What is required: Collect every line that includes the string "This".

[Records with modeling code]
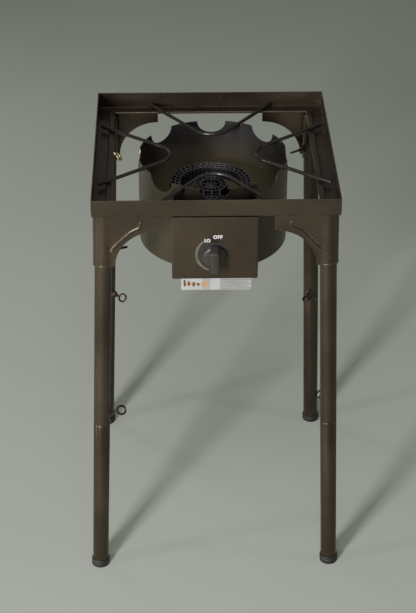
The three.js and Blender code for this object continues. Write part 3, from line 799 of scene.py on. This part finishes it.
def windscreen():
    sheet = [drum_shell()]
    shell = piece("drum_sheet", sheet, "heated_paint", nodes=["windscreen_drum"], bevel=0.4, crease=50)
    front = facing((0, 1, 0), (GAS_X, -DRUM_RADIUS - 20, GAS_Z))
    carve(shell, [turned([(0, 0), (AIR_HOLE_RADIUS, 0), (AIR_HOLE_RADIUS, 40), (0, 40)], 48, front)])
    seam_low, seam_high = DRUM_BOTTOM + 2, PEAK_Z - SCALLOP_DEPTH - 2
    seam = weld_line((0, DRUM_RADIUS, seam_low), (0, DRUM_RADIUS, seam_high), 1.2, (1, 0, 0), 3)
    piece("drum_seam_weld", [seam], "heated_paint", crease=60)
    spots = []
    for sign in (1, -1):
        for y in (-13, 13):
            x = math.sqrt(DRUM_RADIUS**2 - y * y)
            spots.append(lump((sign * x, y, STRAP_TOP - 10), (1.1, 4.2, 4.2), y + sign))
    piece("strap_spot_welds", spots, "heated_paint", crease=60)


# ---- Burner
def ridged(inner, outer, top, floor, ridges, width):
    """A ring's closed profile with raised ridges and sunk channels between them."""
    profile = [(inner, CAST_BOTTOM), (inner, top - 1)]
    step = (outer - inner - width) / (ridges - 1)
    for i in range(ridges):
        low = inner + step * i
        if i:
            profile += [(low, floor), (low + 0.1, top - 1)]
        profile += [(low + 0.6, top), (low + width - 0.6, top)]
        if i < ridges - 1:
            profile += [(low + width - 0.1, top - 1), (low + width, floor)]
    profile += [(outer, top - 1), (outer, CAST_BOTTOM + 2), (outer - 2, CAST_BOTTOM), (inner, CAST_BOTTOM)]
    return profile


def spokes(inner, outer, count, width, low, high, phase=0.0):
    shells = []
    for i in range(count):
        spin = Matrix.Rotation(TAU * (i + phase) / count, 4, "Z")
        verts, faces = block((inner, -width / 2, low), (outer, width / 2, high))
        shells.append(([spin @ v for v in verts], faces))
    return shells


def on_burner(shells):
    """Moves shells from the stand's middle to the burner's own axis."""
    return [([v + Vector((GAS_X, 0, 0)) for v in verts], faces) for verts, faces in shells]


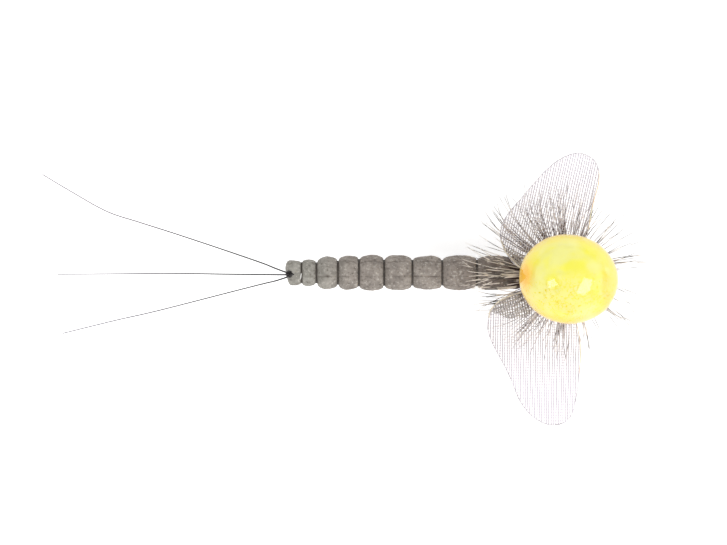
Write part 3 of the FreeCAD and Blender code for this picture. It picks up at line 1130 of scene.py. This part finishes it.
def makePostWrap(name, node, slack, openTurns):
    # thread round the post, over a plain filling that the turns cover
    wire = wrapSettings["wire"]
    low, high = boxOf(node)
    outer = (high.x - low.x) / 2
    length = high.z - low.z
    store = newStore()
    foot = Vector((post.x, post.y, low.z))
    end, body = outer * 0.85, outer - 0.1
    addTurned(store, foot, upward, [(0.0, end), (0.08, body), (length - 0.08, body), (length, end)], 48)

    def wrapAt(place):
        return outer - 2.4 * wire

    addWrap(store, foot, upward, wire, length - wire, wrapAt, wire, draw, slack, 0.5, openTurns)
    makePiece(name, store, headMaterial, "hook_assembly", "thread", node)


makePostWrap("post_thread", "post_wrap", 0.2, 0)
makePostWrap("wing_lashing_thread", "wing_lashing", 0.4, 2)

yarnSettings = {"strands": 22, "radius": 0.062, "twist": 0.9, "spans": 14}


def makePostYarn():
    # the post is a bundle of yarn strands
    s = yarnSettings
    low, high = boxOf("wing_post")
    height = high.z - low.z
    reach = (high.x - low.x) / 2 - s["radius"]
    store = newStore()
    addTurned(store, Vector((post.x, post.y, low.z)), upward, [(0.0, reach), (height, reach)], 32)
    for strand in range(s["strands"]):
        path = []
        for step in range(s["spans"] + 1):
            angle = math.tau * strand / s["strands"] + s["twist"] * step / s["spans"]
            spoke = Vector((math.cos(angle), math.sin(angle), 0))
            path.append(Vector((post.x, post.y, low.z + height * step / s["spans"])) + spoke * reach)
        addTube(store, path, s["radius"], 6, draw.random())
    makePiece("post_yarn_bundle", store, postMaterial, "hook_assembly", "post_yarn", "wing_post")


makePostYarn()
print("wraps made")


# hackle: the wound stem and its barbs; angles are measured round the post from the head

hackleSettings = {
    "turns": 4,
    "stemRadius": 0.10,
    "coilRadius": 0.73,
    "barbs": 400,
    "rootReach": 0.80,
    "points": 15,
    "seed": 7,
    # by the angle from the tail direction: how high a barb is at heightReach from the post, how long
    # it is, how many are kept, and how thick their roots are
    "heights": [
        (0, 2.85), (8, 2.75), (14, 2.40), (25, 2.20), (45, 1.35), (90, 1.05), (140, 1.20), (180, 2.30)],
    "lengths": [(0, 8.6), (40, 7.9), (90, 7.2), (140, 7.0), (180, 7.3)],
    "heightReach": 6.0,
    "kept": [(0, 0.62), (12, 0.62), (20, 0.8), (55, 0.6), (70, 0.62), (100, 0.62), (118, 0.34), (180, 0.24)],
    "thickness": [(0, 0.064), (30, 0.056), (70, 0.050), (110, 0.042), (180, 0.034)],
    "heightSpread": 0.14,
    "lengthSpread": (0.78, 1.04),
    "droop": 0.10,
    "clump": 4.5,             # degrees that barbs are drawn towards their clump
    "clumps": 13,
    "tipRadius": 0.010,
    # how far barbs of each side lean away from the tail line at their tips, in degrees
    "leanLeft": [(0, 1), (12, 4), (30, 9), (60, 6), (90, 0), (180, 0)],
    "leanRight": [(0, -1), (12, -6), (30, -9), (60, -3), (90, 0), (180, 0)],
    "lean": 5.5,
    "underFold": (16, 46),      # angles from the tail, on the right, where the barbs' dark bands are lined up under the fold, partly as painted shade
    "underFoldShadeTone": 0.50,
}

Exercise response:
The three.js and Blender code for this object continues. Write part 3, from line 799 of scene.py on. This part finishes it.
Write part 3 of the FreeCAD and Blender code for this picture. It picks up at line 1130 of scene.py. This part finishes it.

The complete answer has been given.